Start of Records for this exercise

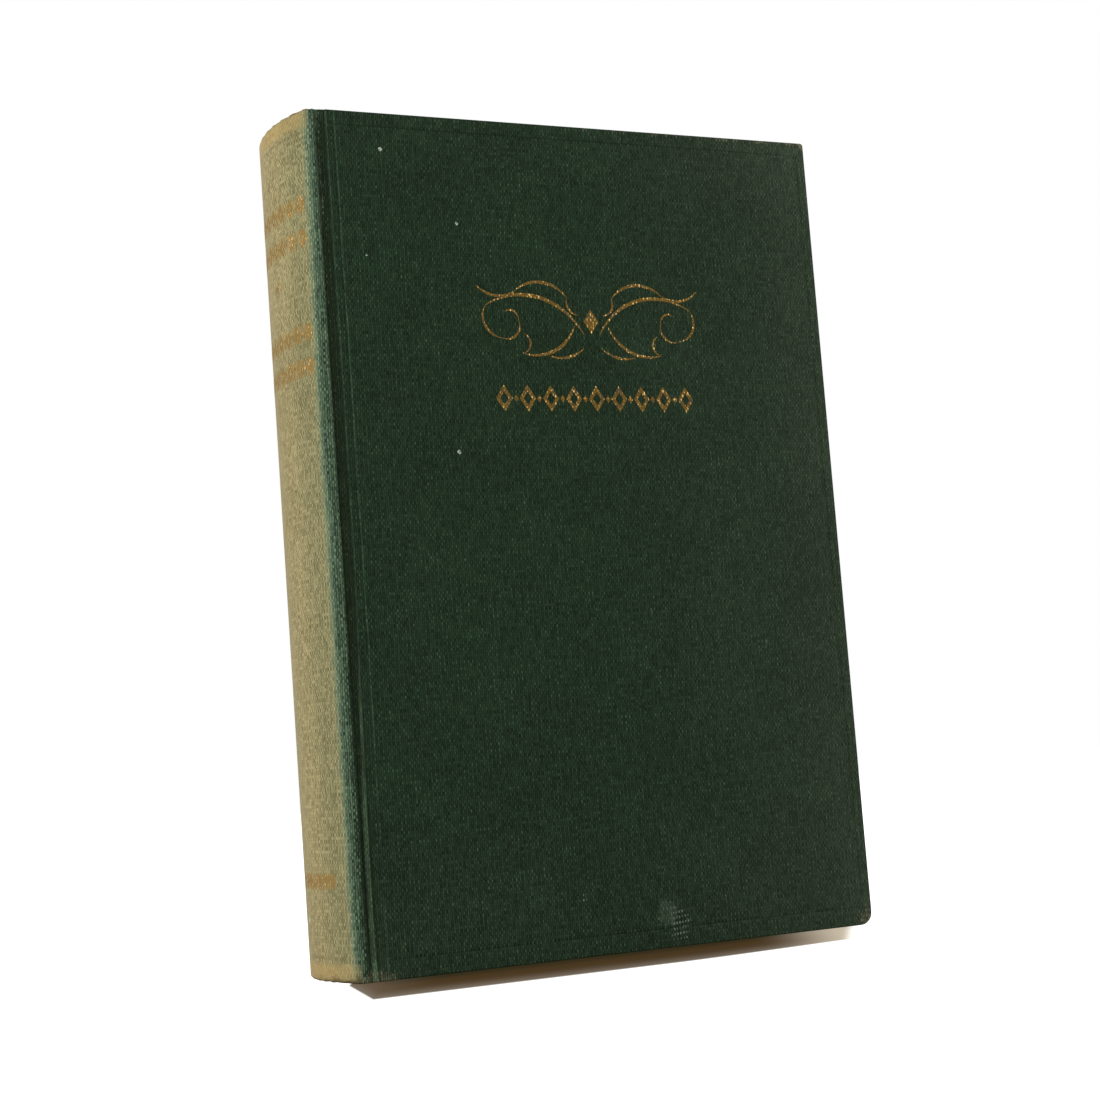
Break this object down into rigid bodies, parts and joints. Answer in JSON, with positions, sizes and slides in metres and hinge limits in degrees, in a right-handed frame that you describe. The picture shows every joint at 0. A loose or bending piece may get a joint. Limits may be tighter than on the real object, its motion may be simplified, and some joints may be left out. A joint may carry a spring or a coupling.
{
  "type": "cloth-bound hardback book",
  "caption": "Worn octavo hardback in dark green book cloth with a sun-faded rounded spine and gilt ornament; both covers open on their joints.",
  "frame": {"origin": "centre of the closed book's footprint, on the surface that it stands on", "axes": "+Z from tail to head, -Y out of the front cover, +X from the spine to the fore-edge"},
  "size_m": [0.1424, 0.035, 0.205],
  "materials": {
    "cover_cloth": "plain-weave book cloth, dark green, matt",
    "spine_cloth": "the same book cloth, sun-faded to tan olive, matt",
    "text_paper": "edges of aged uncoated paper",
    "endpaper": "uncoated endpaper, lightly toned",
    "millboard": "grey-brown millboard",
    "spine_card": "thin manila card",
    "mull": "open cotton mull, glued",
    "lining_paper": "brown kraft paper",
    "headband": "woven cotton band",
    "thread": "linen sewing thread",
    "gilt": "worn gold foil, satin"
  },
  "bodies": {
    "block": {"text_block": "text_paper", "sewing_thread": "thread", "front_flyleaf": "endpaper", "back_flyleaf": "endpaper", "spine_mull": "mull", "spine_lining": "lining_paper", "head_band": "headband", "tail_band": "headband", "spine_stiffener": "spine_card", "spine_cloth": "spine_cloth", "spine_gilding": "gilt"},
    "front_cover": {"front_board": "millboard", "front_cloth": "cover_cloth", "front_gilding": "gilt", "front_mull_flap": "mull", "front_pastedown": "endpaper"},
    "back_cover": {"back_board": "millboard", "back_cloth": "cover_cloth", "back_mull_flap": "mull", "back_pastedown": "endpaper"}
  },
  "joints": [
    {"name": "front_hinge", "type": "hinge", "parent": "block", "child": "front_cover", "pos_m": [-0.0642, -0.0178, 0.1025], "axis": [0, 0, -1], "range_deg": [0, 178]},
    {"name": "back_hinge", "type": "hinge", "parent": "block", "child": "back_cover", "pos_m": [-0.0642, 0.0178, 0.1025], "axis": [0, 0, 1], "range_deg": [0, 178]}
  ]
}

End of Records for this exercise
Start of Records for this exercise

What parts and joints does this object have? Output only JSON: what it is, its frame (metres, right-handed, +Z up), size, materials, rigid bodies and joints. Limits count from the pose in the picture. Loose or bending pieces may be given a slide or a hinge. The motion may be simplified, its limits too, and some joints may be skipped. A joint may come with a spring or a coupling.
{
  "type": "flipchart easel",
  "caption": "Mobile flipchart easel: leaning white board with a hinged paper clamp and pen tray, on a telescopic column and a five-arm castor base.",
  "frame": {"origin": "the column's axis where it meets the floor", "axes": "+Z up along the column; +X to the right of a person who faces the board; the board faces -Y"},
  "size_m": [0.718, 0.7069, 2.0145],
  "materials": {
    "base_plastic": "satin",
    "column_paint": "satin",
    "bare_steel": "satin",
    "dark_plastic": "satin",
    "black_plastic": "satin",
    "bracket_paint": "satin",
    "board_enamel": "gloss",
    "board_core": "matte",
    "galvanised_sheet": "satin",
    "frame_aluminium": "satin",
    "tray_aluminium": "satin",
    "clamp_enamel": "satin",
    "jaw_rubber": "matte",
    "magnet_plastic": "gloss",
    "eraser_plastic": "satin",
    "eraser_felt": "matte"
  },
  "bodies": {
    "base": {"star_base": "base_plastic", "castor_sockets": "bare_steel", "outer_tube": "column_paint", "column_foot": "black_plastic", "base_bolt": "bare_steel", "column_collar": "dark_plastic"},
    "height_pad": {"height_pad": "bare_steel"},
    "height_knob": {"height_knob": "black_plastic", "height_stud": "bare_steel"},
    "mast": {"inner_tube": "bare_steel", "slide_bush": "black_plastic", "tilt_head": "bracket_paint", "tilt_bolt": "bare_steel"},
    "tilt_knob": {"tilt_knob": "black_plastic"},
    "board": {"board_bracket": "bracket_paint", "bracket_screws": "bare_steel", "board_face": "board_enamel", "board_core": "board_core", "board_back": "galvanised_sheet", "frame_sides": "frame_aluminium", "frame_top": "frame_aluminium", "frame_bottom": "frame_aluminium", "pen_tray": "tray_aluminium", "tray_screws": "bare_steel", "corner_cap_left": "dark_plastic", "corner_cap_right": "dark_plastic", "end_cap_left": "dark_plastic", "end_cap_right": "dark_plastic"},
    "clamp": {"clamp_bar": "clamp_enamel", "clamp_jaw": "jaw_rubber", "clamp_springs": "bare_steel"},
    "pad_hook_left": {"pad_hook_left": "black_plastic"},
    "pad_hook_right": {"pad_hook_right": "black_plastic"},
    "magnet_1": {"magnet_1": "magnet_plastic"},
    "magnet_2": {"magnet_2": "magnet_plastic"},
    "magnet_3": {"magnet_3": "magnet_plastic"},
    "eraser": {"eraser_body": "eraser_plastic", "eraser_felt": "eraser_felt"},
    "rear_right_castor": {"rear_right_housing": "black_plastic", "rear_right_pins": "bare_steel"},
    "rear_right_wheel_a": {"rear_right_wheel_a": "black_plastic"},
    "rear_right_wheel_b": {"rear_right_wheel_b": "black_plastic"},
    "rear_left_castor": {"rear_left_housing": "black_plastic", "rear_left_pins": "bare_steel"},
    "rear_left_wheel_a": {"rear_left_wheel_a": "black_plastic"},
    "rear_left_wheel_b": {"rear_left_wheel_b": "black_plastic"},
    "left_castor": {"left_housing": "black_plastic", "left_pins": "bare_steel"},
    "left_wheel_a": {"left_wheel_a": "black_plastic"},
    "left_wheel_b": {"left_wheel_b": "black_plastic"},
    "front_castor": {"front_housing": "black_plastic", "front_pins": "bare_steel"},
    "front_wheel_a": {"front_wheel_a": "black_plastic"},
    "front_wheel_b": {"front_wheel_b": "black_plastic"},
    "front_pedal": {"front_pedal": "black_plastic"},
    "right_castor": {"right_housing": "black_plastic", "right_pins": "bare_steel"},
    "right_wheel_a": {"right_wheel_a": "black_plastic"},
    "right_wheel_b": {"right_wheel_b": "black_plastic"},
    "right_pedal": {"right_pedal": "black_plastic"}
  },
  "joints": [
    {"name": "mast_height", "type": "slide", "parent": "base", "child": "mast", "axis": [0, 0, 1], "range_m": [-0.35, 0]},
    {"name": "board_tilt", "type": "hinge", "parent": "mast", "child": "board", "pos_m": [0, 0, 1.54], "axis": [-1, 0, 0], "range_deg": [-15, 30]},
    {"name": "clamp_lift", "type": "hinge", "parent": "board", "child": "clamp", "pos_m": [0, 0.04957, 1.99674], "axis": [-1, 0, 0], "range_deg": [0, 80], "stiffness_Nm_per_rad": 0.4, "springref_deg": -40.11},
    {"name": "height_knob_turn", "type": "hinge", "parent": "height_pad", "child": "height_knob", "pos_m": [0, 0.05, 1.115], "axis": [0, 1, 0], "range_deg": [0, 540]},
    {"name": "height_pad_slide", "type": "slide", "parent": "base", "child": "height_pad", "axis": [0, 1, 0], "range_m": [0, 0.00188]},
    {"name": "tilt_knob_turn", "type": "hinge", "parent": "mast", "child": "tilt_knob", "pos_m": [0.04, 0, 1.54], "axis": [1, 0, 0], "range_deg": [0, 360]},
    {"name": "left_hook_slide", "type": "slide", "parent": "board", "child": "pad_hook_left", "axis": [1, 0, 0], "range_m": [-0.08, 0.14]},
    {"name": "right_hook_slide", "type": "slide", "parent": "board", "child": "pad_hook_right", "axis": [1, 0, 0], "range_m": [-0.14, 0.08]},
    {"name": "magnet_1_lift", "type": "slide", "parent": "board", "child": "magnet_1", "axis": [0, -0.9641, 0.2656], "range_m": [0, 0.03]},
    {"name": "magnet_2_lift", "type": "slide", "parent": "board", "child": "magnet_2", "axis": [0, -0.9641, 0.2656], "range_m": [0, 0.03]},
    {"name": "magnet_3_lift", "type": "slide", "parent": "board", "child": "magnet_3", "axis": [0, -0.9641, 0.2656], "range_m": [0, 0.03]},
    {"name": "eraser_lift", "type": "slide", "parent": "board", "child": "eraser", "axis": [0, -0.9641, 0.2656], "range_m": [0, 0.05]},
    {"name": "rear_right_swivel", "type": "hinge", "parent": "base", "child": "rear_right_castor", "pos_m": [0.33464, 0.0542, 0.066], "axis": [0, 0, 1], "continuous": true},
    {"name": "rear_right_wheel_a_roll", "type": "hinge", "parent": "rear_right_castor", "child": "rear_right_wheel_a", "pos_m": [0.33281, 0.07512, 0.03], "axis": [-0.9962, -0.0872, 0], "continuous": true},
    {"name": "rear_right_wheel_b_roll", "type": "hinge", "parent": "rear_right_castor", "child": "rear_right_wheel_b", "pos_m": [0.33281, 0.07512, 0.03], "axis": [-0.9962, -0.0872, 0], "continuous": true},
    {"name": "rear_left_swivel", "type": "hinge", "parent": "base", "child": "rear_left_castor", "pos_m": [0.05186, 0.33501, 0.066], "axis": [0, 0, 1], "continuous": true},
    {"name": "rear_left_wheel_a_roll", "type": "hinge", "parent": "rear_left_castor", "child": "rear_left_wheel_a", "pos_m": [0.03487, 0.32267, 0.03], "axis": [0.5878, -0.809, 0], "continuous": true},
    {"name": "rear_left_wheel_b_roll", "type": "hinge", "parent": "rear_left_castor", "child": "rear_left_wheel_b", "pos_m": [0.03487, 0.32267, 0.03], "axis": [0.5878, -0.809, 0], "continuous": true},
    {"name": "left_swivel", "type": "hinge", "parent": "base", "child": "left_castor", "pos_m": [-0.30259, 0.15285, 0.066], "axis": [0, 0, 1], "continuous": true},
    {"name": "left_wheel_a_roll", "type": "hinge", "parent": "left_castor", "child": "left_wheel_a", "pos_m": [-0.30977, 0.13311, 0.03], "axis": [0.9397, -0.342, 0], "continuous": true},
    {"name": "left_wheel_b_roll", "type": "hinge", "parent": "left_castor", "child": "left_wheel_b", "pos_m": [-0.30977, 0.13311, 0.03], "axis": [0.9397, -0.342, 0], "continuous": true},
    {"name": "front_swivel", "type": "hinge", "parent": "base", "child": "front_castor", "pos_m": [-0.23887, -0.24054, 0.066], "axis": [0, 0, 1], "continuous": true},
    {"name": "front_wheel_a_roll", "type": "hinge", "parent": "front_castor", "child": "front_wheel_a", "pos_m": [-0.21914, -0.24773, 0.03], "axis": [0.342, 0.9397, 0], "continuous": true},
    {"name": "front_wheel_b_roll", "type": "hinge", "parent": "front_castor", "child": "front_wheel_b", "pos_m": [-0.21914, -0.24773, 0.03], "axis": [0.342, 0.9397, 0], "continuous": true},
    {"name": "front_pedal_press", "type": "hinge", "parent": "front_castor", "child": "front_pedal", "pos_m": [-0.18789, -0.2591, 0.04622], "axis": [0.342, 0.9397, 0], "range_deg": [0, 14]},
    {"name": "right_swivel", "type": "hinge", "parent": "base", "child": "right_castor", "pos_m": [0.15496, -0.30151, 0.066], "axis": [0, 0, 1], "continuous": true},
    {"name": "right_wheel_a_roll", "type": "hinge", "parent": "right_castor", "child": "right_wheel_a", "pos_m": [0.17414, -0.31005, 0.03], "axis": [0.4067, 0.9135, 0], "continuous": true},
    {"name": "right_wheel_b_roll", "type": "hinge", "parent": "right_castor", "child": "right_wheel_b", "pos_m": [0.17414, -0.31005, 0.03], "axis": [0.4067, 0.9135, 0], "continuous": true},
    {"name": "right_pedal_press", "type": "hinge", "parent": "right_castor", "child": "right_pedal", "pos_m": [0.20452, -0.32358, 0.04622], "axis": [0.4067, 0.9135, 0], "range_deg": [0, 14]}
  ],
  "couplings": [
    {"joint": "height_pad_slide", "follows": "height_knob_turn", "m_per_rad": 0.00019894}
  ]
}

End of Records for this exercise
Start of Records for this exercise

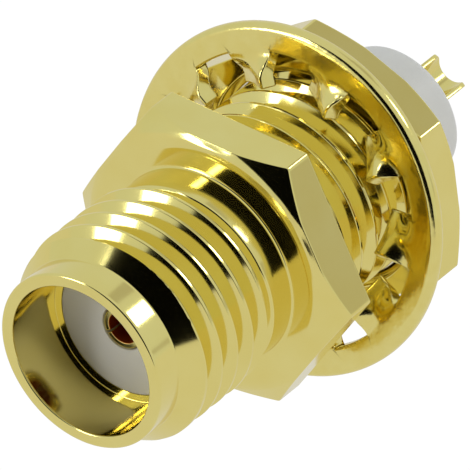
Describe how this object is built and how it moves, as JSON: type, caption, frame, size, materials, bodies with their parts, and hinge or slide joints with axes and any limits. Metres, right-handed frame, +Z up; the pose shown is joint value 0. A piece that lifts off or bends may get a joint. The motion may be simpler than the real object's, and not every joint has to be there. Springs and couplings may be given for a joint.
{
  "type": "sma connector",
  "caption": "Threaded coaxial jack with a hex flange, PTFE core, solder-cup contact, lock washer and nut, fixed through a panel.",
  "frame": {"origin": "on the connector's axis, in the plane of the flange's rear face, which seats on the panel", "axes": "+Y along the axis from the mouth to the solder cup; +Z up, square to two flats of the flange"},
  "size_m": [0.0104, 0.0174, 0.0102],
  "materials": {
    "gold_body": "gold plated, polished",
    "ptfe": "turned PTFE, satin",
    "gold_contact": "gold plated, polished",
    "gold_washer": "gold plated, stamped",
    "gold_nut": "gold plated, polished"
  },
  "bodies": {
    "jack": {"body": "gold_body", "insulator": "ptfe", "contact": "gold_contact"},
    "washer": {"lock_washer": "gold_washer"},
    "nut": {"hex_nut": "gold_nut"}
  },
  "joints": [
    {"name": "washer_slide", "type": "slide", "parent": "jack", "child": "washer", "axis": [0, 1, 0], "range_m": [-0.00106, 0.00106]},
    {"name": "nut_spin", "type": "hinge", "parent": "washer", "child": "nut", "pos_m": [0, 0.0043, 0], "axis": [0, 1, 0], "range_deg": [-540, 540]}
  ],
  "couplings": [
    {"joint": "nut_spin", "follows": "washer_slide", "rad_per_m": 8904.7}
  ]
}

End of Records for this exercise

* _Problem description_
Count each line with "their" in it and report that figure by itself.

* _Result_
2